Today, there remain elements within the United States who insisted upon treating Russia as the loser and that is now remembered by Putin. George Bush did not help matters when he sought to exploit the situation for domestic political gain. He stated at his 1992 State of the Union address; “By the grace of God, America won the Cold War.” The next three Presidents took those words to heart and treated Russia as a loser rather than understand it was economics and not the sheer power and might of the USA political establishment.
The US started to become more aggressive rather than wise. President Bill Clinton supported NATO’s bombing of Serbia without U.N. Security Council approval. He championed the expansion of NATO to include former Warsaw Pact countries moving right into the face of Russia. Such moves clearly violated the understanding that the United States would remain restrained and not take advantage of the Soviet Union’s contraction retreat from Eastern Europe. The effect on Russians’ trust in the United States was devastating. In 1991, polls indicated that about 80 percent of Russian citizens had a favorable view of the United States; in 1999, nearly the same percentage had an unfavorable view all because of the aggressiveness of US power.

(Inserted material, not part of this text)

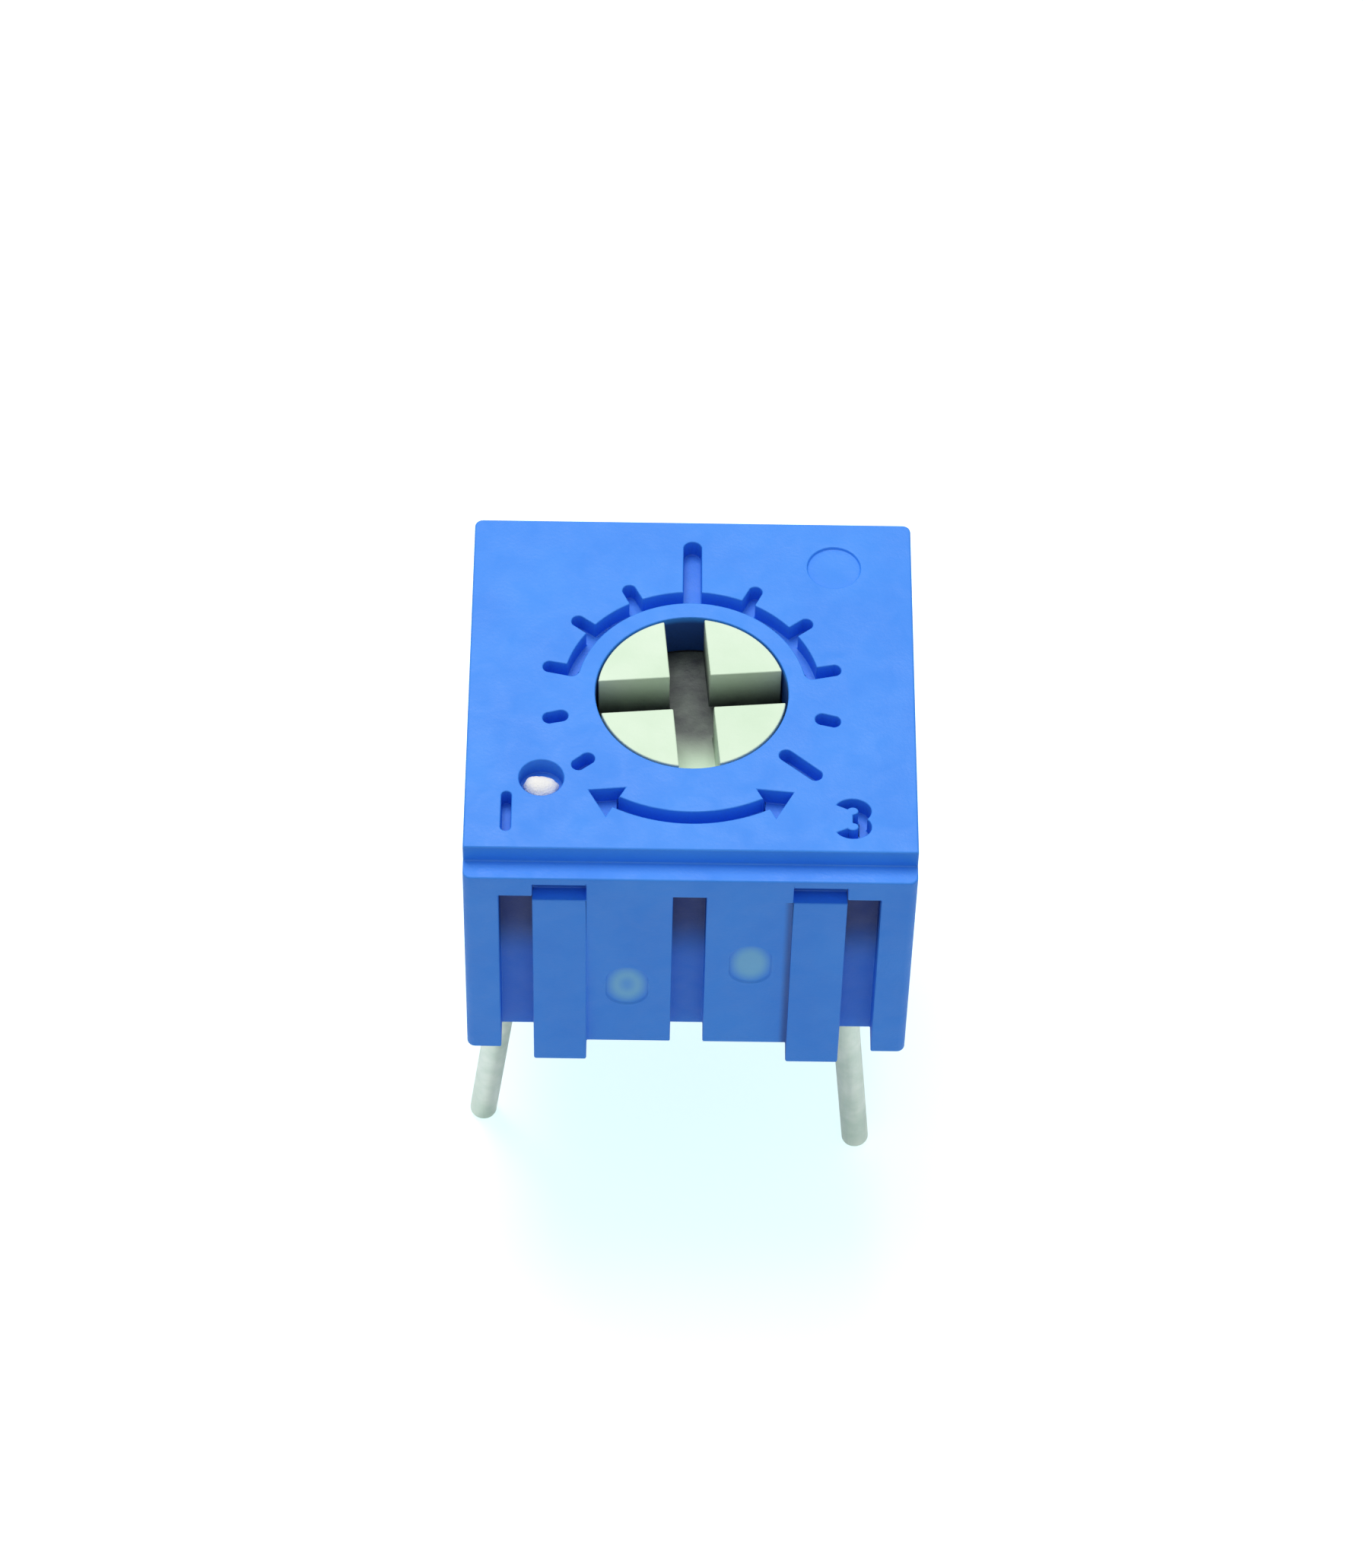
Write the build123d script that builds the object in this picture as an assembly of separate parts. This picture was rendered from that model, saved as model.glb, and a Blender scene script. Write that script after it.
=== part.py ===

In 1999, based upon information and belief, Edmond Safra, and his buddy Boris Abramovich Berezovsky schemed to takeover Russia and get their hands on its natural resources. Yeltsin had announced he would run for election in 2000. There was $7 billion stolen from the IMF loans that was directed to Switzerland to “refurbish” the Kremlin. As soon as the wire was delivered by Bank of New York, Safra’s Republic National Bank ran to the US Attorney informing them that Bank of New York just did a $7 billion money laundering scheme. They then black-mailed Yeltsin into not running and demanded he appoint Berezovsky as President or they would tell the world he just stole $7 billion from the IMF. Yeltsin realized he was set-up by Safra and this is when he turned to Putin. Safra mysteriously was killed on December 3rd, 1999, Berezovsky fled to London and Putin came to power.
The United States and Europe have lost and created in the process a resentful Russia that now confronts the world. Their mismanagement of the entire situation and the lack of understanding of the issues central to this crisis plagued our perspective of the future.